By Robert Thorson
NASA just swept up some pretty expensive dust. The broom they used was a spacecraft aptly named Stardust, which returned to Earth on Jan. 15 after a seven-year journey. One side of the scientists’ broom contains interstellar dust streaming in from the emptiness of space. The other side holds dust from the close encounter with the Wild 2 comet.
I look forward to hearing what the analyses will reveal about cosmic history and the birth of our solar system. But sometimes I wonder if the excitement isn’t more about the sophisticated and flawless engineering challenge rather than the dust itself, however cool their dust might be. It will consist largely of the raw material from which our solar system was created.
Celebrating astro dust as the Holy Grail of planetary science is like celebrating the pigments chosen by the old masters to create their famous paintings. Or like celebrating the flour used to bake a beautiful wedding cake. Stellar dust, paint pigments and wheat flour: All are ingredients whose histories are shorter, less complex and less interesting than the histories of the finished products. Stardust is to earth history what paint is to the Mona Lisa. Raw material.
The timeworn grit that settles in our cars and homes travels around the world on the wind, rivers and waves. It’s recycled into and out of living creatures, the foundations of the Earth and the depths of the sea. It knows what it’s like to be inside an earthworm, to be squeezed into rock and to dissolve in a stream so that an ocean can grow coral.
Theoretically, one finger swipe of dust from my windowsill could contain a shard of ash recycled from the 1883 Krakatoa eruption, a speck of red clay from the deforested Amazon, a fleck of dandruff from an ice-age mammoth and a pollen grain from a bouquet of this year’s funeral flowers.
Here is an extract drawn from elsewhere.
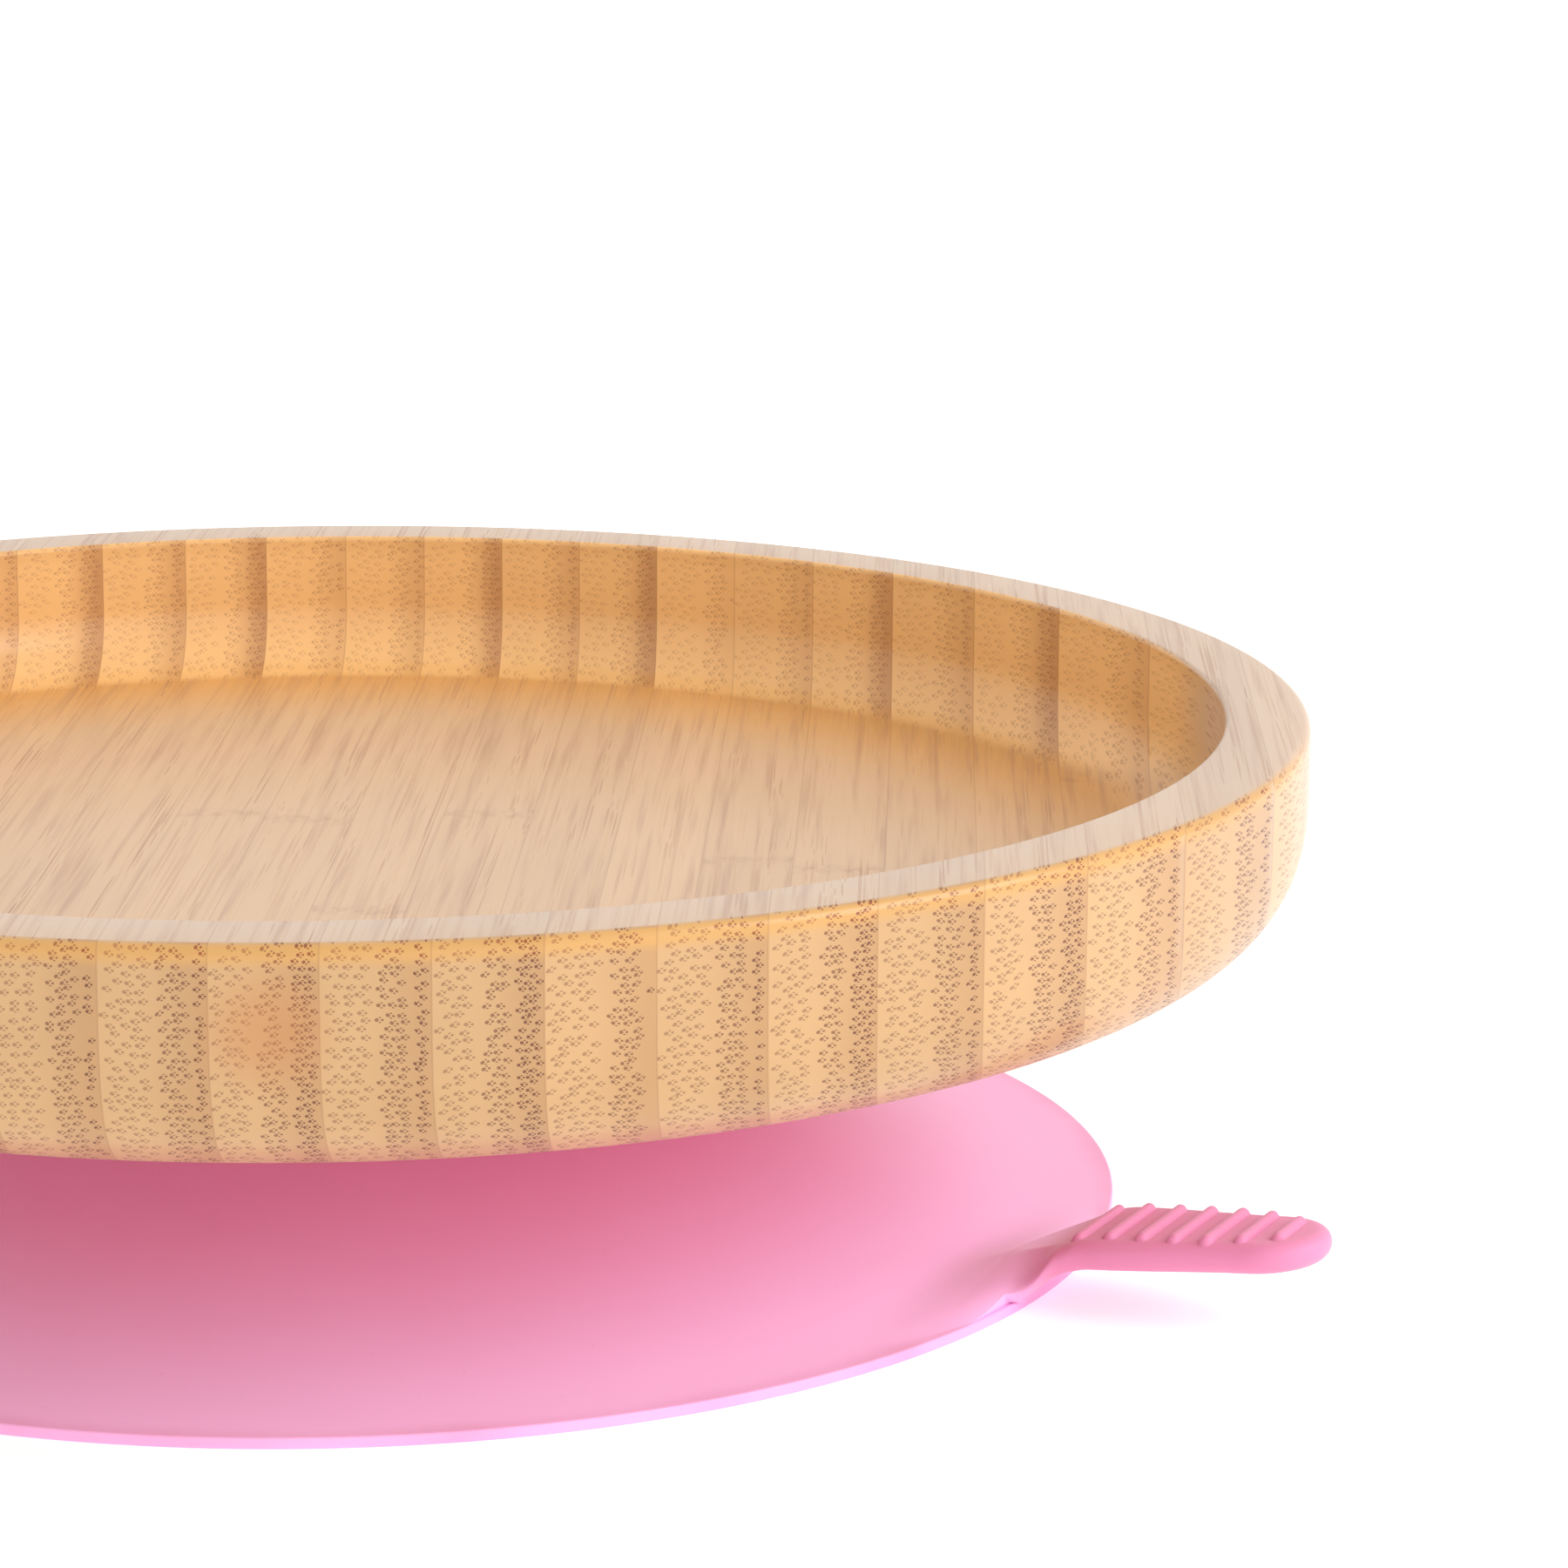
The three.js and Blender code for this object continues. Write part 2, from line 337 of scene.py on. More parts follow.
def dome_height(r):
    """Height of the dome's outer surface. Works on numbers and arrays."""
    inward = np.clip((LIP_RADIUS - r) / (LIP_RADIUS - NECK_RADIUS), 0, None)
    return LIP_HEIGHT + (DOME_TOP - LIP_HEIGHT) * inward ** DOME_FLARE


def hollow_height(r):
    inward = (LIP_RADIUS - r) / (LIP_RADIUS - NECK_RADIUS)
    return dome_height(r) - LIP_HEIGHT - (NECK_WALL - LIP_HEIGHT) * inward


def neck_fillet():
    """The concave fillet from the upright neck into the dome."""
    turn = math.radians(NECK_FILLET_TURN)
    end = NECK_RADIUS + NECK_FILLET * (1 - math.cos(turn))
    centre_z = dome_height(end) + NECK_FILLET * math.sin(turn)
    return arc(NECK_RADIUS + NECK_FILLET, centre_z, NECK_FILLET, 180, 180 + NECK_FILLET_TURN)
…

My kind of dust has been properly seasoned by time. According to biblical teachings, this is the stuff that God used to make Adam, and that Jesus used to make the blind man see. Dust from the ground. The stuff that makes tulips blossom every spring.
I don’t begrudge the space scientists and engineers their fun. I love the cosmic overtones that resonate from the concept of stardust, that Earth is part of something grander and more ancient. I love the fact that my chemistry shares something with Pluto’s chemistry. I love the theories that can explain why the inner planets are rocky and terrestrial, the middle ones are gas giants, and the most distant are icy dwarves.
I can even get excited about the nuclear processes that fuel our sun. But my excitement with NASA’s stardust fades a bit when I realize that the same old stuff has been settling on the moon since it chilled into solid rock and was trampled by the astronauts as if it were soil.
Sure, the dust NASA just collected is more pristine and primordial than the stuff that falls to Earth each day. But that makes it less interesting to me, rather than more interesting.
Consider the first picture of a newborn baby taken at the hospital or birthing center. Does that photograph or an analysis of that human tissue tell us how that personal life will play itself out? No. Consider, hypothetically, a picture of Earth from outer space, taken shortly after its birth about 4,550 million years ago. Does that photo or an analysis of that gathered stardust tell us how Earth and life will co-evolve? No.
Baby pictures aren’t taken to predict what will happen. They’re taken to be looked back upon as the beginning of personal history. So it is with NASA’s stardust, which I’m glad they collected. Its analysis will help us appreciate the beginnings of what turned out to be a wonderfully chaotic and complex planetary history.